Was there some clue to the mystery of Rennes-le-Chateau being offered by Poussin’s painting, and was Saunière aware of some hidden tradition which revealed an occult secret of immense importance? These have been the primary questions asked by historical writers since the 1960s, the most famous being the trio of British authors who put together the masterpiece of publishing we know as THE HOLY BLOOD AND THE HOLY GRAIL, which appeared originally in 1982. Written by television presenter Henry Lincoln, writer and historian Michael Baigent and historical researcher Richard Leigh, it became a worldwide bestseller and attempted to answer the riddle of Rennes-le-Chateau. It sought to unravel the mystery in terms of an underground stream of knowledge regarding a royal bloodline, the sangreal, the ‘blood royal’, created from the marriage of Jesus Christ to Mary Magdalene, who in medieval legend was said to have ended her days in France. From this royal line emerged the Frankish dynasty of kings known as the Merovingians, the most famous being Clovis I, who reigned c. AD 500. He was crowned ruler of the Frankish empire by the bishop, or ‘pope’, of the fledgling Catholic Church, which proclaimed the dynasty’s royal blood as divine. However, when the Merovingians began losing their grip on the empire in the late seventh, early eighth centuries, they were ousted in favour of their mayors of the palace, a hereditary family who ruled as the Carolingians, the most famous of whom was Charles the Great, or Charlemagne, who reigned c. AD 800. He was crowned Holy Roman Emperor by the Pope, although unlike the blood of the Merovingians that of the Carolingian kings only became holy through anointment at the time of their coronation, a ritual act which Israelite kings underwent in order to bestow on them the power and protection of Yahweh.

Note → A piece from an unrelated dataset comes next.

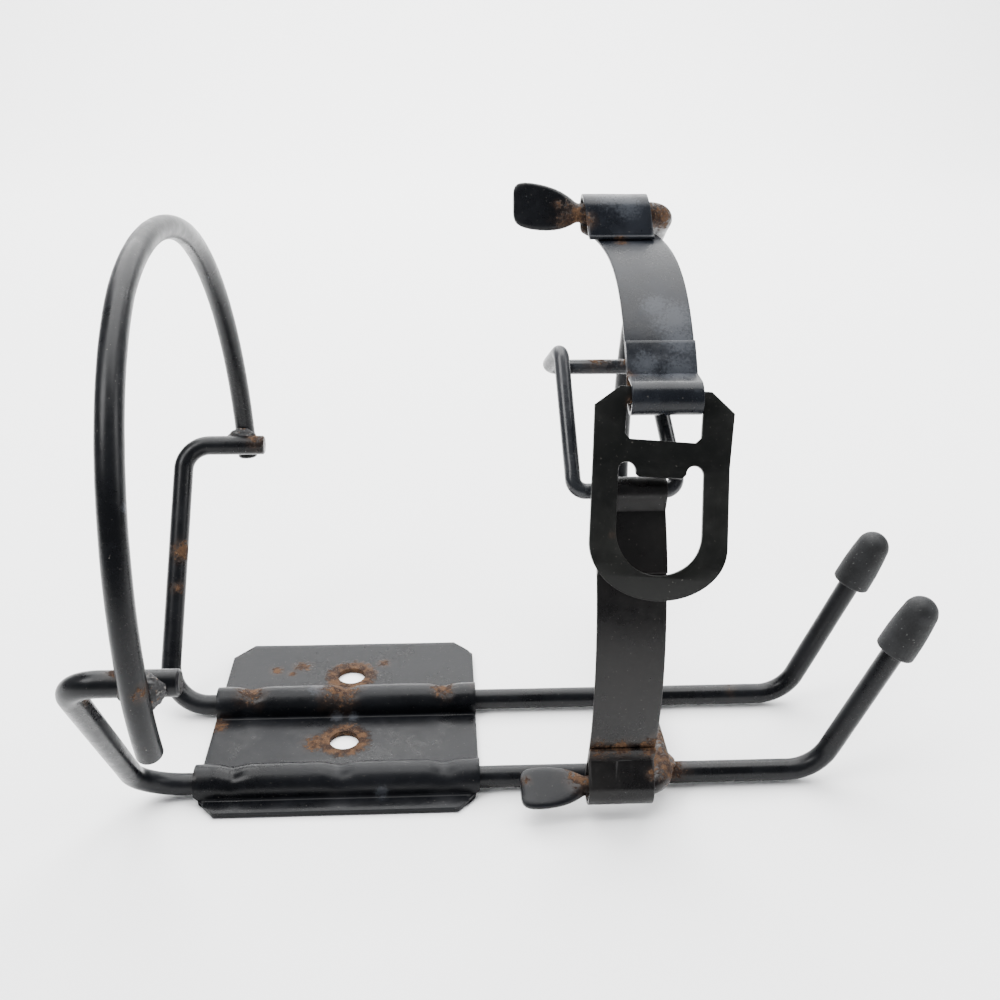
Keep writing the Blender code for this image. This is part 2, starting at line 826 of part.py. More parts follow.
def bead(name, at, stretch, neighbours):
    """A lump of weld metal, cut back so that it stays clear of the wires that it joins."""
    form = bmesh.new()
    bmesh.ops.create_uvsphere(form, u_segments=16, v_segments=10, radius=BEAD_R)
    bmesh.ops.scale(form, vec=stretch, verts=form.verts)
    data = bpy.data.meshes.new(name)
    form.to_mesh(data)
    form.free()
    made = add_part(name, data, bead_metal(name), at)
    for number, (path, radius) in enumerate(neighbours, 1):
        tool = bpy.data.objects.new("%s_relief_%d" % (name, number), wire_data(name, path, radius + GAP))
        CUTTERS.objects.link(tool)
        cutter = mesh_from_curve(tool)
        cutter.parent = MIDLINE
        add_cutter(cutter)
        cut(made, cutter)
    shade_round(data)


def welds():
    hoop_y = (ARM_HALF_SPAN + hoop_wire_y()) / 2
    hoop = ([hoop_frame() @ point for point in hoop_path()], WIRE_R)
    bow = (bow_path(), WIRE_R)
    for name, side, angle in (("front", -1, FRONT_HOOK_ANGLE), ("rear", 1, REAR_HOOK_ANGLE)):
        rod = (rod_path(side, angle), WIRE_R)
        hoop_spot = Vector((HOOP_X, side * hoop_y, ARM_Z))
        bow_spot = Vector((BOW_FLOOR_X, side * ROD_SPACING / 2, (ROD_Z + bow_floor()) / 2))
        bead("hoop_weld_" + name, hoop_spot, (1.0, 0.8, 0.9), (rod, hoop))
        bead("bow_weld_" + name, bow_spot, (1.0, 1.0, 0.8), (rod, bow))


def main():
    base_plate()
    rods()
    caps()
    base_hoop()
    strap_bow()
    straps()
    lever()
    bail()
    welds()


main()
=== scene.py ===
"""Studio scene and detailed visual model of the wire wall bracket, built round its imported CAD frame."""

import json
import math

import bmesh
import bpy
from mathutils import Matrix, Vector, noise
from mathutils.geometry import delaunay_2d_cdt


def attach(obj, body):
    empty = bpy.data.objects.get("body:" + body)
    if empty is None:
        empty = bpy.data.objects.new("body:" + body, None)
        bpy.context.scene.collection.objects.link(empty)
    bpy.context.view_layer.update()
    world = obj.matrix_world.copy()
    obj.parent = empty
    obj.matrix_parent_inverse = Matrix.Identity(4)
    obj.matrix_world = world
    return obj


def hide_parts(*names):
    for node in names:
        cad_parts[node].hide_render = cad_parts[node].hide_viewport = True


MM = 0.001
SHARP_FROM = math.radians(40.0)
WIRE_SIDES = 28
SHIFT = Vector((0.0, 8.0, 0.0))


CAMERA_LENS = 40.95
CAMERA_AT = Vector((0.02933, -0.2643, 0.20805))
CAMERA_RIGHT = Vector((0.9986, -0.0519, 0.0109))
CAMERA_UP = Vector((0.0123, 0.4259, 0.9047))


def make_camera():
    """The photo's own view of the bracket."""
    camera = bpy.data.objects.new("camera", bpy.data.cameras.new("camera"))
    bpy.context.scene.collection.objects.link(camera)
    camera.data.sensor_width = 36.0
    camera.data.lens = CAMERA_LENS
    camera.data.clip_start = 0.01
    back = CAMERA_RIGHT.cross(CAMERA_UP)
    place = Matrix((CAMERA_RIGHT, CAMERA_UP, back)).transposed().to_4x4()
    place.translation = CAMERA_AT
    camera.matrix_world = place
    bpy.context.scene.camera = camera


make_camera()
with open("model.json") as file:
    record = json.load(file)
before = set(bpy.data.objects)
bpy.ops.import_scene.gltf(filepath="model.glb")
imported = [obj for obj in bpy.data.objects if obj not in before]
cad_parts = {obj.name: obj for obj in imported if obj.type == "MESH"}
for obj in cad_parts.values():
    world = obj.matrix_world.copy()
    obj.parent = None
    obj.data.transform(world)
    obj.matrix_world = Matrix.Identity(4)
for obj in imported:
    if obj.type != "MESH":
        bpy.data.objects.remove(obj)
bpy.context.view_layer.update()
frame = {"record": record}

# ---------------------------------------------------------------- dimensions, in millimetres

GAP = 0.3
WIRE_R = 3.0
ROD_Y = 18.5
ROD_Z = 3.2
AXIS_Z = 77.0
ARM = dict(x=-51.6, foot_x=-54.1, y=66.3, z=68.8, tip_x=-26.6, bend=8.0, foot_bend=12.0)
HOOK_X = {-1: 133.8, 1: 134.8}
HOOK_LENGTH = 55.0
HOOK_BEND = 12.0
HOOK_ANGLES = {-1: math.radians(66.5), 1: math.radians(67.5)}

HOOP_X = -34.1
HOOP_LEAN = math.radians(2.6)
HOOP_ENDS = (math.radians(-101.5), math.radians(110.0))

BOW_TOP_X = 91.0
BOW_FLOOR_X = 88.6
BOW_R = 80.0
BOW_BEND = 5.4
BOW_FLOOR_BEND = 10.8
BOW_DIPS_Y = -19.0
BOW_FLATTENS = math.radians(36.0)
BOW_FLOOR = ROD_Z + 2 * WIRE_R + GAP
TOP_PIN = Vector((38.0, AXIS_Z + math.sqrt(BOW_R**2 - 38.0**2)))
LOWER_PIN = Vector((-29.5, 8.2))
NECK_X = 67.2
PADDLE = dict(length=17.5, width=12.2, thickness=2.4, neck=2.5)

STRAP = dict(width=17.5, t=1.0, radius=69.0)
PIN_LOOP_ROOM = 1.0
FLAP_RISE = math.radians(55.0)
LOWER_STRAP = dict(x=76.3, chord=82.8, lean=math.radians(8.1), pin_flap=12.5, bail_flap=20.0)
UPPER_STRAP = dict(x=77.0, chord=62.2, dip=math.radians(33.3), pin_flap=9.0, lever_flap=15.0, drift=7.1)
BAIL_PIVOT = LOWER_PIN + LOWER_STRAP["chord"] * Vector((
    math.sin(LOWER_STRAP["lean"]),
    math.cos(LOWER_STRAP["lean"]),
))
LEVER_PIVOT = TOP_PIN - UPPER_STRAP["chord"] * Vector((
    math.cos(UPPER_STRAP["dip"]),
    math.sin(UPPER_STRAP["dip"]),
))

LEVER = dict(t=1.5, hang=math.radians(25.2), skew=math.radians(4.5), bar=4.2, top=11.25, loop_room=0.9)
LEVER_FORM = dict(shoulder=17.2, drop=2.8, half=16.8, length=49.6, low_round=13.6)
LEVER_SLOT = dict(half=9.4, side=9.3, bottom=10.6, corner=1.3)
LEVER_GRIP = dict(half=10.5, top=16.2, centre=33.0, tab=6.2)
LEVER_BENDS = ((16.6, math.radians(-9.0), 3.0), (40.0, math.radians(16.0), 4.0))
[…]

According to peculiar documents produced by a French secret society founded in June 1956, the heirs of the Merovingian royal family made attempts to reclaim the Frankish throne and were supported in their cause by a clandestine organisation from which they themselves took their name. Known as the Prieure du Sion (‘Priory of Sion’), its purpose has been to keep alive Merovingian aspirations and hopes through to the modern day, and in its time the organisation has involved some of the most illustrious names in history. It is a story involving the treasure of the Cathar heretics, the Knights Templar, the Rosicrucians, various secret orders down through the ages, and, inevitably, the mystery surrounding Rennes-le-Chateau, which in the age of the Merovingian kings was an important city called Rhedae.
According to the Prieure documents, it was to here that Sigisbert, the son of Dagobert II, the last king of the Merovingian dynasty, was secretly carried to safety following his father’s assassination on a hunting expedition, an event thought to be commemorated on a stone plaque found face downwards by Sauniere when removing flagstones from the area in front of the altar in Rennes-le-Chateau’s church. Known today as the Knight’s Stone, some believe it to show the young child being carried by a knight on a horse, an opinion not shared by French historians.
In the early twentieth century certain Cathar apologists came to believe that German Minnesinger and poet Wolfram von Eschenbach, when referring to Munsalvaesche, the Grail castle, in his classic work Parzival, written c. 1210-1220, had been alluding to the mountain fortress of Montsegur, where 200 Cathars were massacred in 1244, an atrocity which brought to a close the so-called Albigensian Crusade against such heretics. The matter was taken up during the late 1920s by German historian and author Otto Rahn (1904-1938), who would go on to become a personal friend of Nazi SS leader Heinrich Himmler and join the SS himself in 1936. He arrived at Montsegur in search of the Grail, firmly believing it to have been carried to safety shortly before its fall. For him it was a simple cup fashioned from an emerald-green stone plucked by the archangel Michael from Lucifer’s crown at the time of the wars in heaven. Yet later claims that Rahn found the Grail and presented it to Himmler, who placed it on display at the castle of Wewelsburg, the Nazi Munsalvaesche, are unfounded.
So what then was Rennes-le-Chateau’s own role in the Grail mystery? Although there might be sound historical foundations to the theories outlined in Holy Blood, Holy Grail , which sees the Holy Grail as the sangreal, or ‘blood royal’, quite literally the bloodline of Christ, this is by no means the solution to the mystery which has continued to baffle researchers to this day. Some believe that the various references to the importance of the Magdalene in the village (i.e. the church’s dedication to the Magdalene, Sauniere’s Tour Magdala; his Villa Bethania, honouring Mary of Bethany, long considered to have been another name for the Magdalene, and a nearby Magdalene cave grotto), suggest that she is buried there. Yet there is no hard evidence that any legend surrounding her ending her days in France existed prior to 1050, and even less to support the view that her remains might have found their way to Rennes-le-Chateau.
Henry Lincoln has proposed in his own books that the key to the mystery is knowledge of pentagonal geometry laid out across the landscape around Rennes-le-Chateau; the pentagram being the design that the planet Venus makes in the sky during its roughly eight-year cycle as viewed from the earth. Since Mary Magdalene might be equated with Venus in its personification as the goddess of love, fertility and sexual rapture, then perhaps this sacred ground-plan was the secret found by Saunière. The problem with this theory is that Henry Lincoln’s geometry is so vast and complicated that it is unlikely to have been known to a simple parish priest. More likely is that Saunière came across two treasures - one material, perhaps gold coins from the Merovingian, Visigothic or Roman periods, and the other non-material, a secret which he kept quiet about during his life, telling only his house keeper and constant companion Marie Dénarnaud, and seemingly one or two of his priest friends.